1861.—
"Fie, Fie! Captain Spry!
You are surely in joke
With your wires and your trams,
Going past all the Shams
With branches to Bam-you (see [BAMO]), and end in A-smoke."
Ode on the proposed Yunnan Railway.
Bhamo and Esmok were names constantly recurring in the late Capt. Spry's railway projects.

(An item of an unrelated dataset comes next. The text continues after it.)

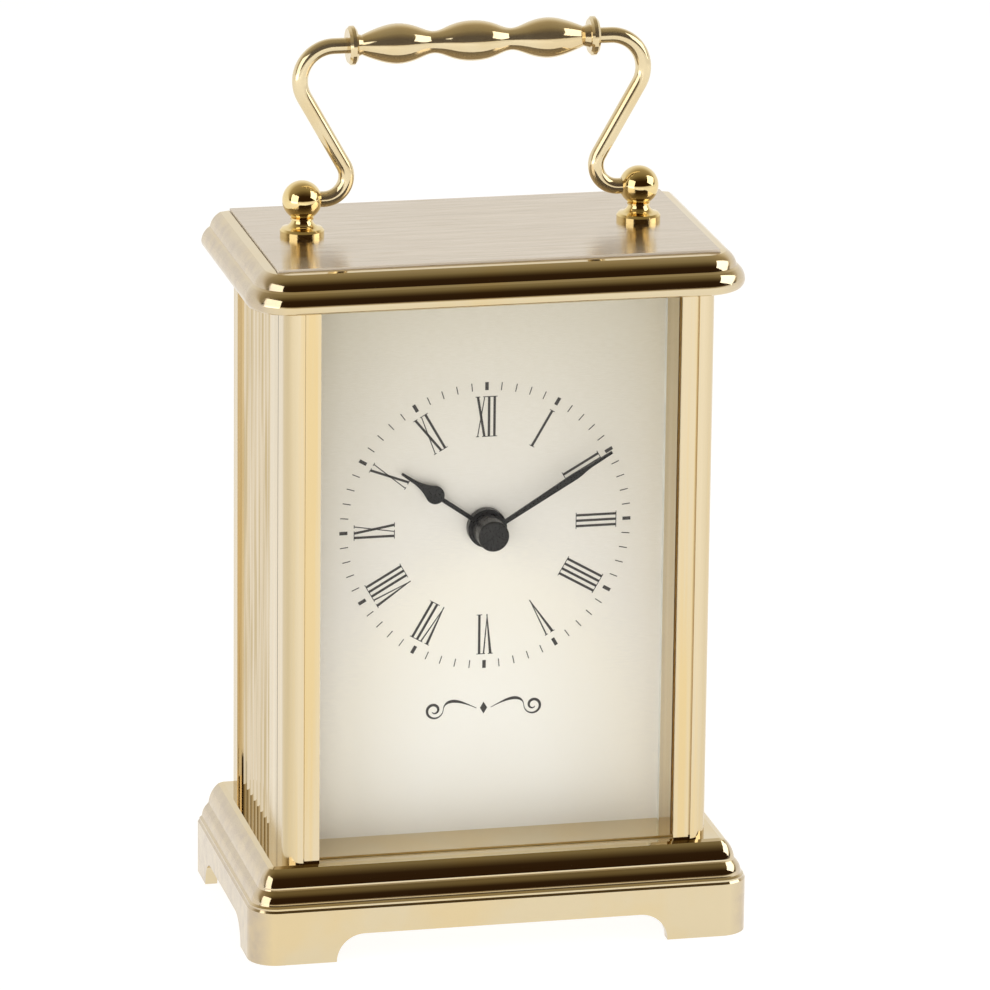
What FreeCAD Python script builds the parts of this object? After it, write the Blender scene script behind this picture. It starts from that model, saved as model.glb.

SHANBAFF, SINABAFF, &c., s. Pers. shānbāft. A stuff often mentioned in the early narratives as an export from Bengal and other parts of India. Perhaps indeed these names indicate two different stuffs, as we do not know what they were, except that (as mentioned below) the sinabaff was a fine white stuff. Sīnabāff is not in Vuller's Lexicon. Shānabāf is, and is explained as genus panni grossioris, sic descripta (E. T.): "A very coarse and cheap stuff which they make for the sleeves of ḳabās (see [CABAYA]) for sale."—Bahār-i-'Ajam. But this cannot have been the character of the stuffs sent by Sultan Mahommed Tughlak (as in the first quotation) to the Emperor of China. [Badger (quoted by Birdwood, Report on Old Records, 153) identifies the word with sīna-bāfta, 'China-woven' cloths.]
1343.—"When the aforesaid present came to the Sultan of India (from the Emp. of China) ... in return for this present he sent another of greater value ... 100 pieces of shīrīnbāf, and 500 pieces of shānbāf."—Ibn Batuta, iv. 3.